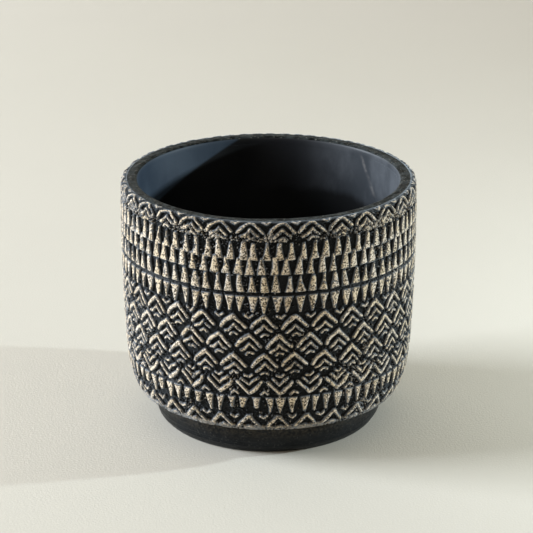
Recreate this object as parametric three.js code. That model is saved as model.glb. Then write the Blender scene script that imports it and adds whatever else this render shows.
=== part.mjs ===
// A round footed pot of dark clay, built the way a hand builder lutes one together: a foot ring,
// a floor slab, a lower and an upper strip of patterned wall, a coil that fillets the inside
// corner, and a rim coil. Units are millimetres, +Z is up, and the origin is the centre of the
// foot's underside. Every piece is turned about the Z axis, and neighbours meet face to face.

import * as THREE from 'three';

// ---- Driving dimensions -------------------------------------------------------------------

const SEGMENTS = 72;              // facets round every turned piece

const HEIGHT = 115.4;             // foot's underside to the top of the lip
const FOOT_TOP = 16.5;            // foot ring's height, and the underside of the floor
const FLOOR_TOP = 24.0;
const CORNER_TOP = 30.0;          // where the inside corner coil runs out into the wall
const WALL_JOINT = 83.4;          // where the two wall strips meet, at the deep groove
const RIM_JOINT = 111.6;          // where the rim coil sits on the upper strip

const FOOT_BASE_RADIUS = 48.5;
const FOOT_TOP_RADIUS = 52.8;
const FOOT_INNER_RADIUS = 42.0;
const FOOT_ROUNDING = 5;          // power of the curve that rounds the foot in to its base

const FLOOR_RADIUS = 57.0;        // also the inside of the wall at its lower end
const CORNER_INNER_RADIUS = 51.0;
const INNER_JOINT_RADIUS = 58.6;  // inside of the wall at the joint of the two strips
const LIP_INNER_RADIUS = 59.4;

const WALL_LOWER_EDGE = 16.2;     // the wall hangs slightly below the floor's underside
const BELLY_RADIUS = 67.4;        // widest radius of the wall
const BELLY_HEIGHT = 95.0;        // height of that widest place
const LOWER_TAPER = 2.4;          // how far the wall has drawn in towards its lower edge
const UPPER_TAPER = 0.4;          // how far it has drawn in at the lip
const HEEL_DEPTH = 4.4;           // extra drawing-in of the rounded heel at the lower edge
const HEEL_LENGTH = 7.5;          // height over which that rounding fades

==

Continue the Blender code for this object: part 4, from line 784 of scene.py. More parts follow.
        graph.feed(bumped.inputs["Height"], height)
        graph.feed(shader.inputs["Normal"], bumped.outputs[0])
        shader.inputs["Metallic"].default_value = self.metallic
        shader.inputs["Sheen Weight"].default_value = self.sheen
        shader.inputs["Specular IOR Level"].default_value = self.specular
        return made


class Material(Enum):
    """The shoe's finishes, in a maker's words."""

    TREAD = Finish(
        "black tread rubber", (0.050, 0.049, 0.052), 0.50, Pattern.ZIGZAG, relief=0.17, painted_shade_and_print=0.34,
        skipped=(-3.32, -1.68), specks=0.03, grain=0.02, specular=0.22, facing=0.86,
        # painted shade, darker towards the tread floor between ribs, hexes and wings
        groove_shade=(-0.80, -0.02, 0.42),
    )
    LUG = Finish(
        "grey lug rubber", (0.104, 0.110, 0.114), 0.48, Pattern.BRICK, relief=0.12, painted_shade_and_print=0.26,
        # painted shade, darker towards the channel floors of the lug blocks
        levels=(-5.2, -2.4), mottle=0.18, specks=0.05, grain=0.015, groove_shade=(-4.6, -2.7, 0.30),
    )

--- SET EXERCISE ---
Transcribe, word for word, every line from the line with "Recreate this object" to the line with "const RIM_JOINT = 111.6;", inclusive, and output nothing else.

--- RESPONSE TO THE EXERCISE ---
Recreate this object as parametric three.js code. That model is saved as model.glb. Then write the Blender scene script that imports it and adds whatever else this render shows.
=== part.mjs ===
// A round footed pot of dark clay, built the way a hand builder lutes one together: a foot ring,
// a floor slab, a lower and an upper strip of patterned wall, a coil that fillets the inside
// corner, and a rim coil. Units are millimetres, +Z is up, and the origin is the centre of the
// foot's underside. Every piece is turned about the Z axis, and neighbours meet face to face.

import * as THREE from 'three';

// ---- Driving dimensions -------------------------------------------------------------------

const SEGMENTS = 72;              // facets round every turned piece

const HEIGHT = 115.4;             // foot's underside to the top of the lip
const FOOT_TOP = 16.5;            // foot ring's height, and the underside of the floor
const FLOOR_TOP = 24.0;
const CORNER_TOP = 30.0;          // where the inside corner coil runs out into the wall
const WALL_JOINT = 83.4;          // where the two wall strips meet, at the deep groove
const RIM_JOINT = 111.6;          // where the rim coil sits on the upper strip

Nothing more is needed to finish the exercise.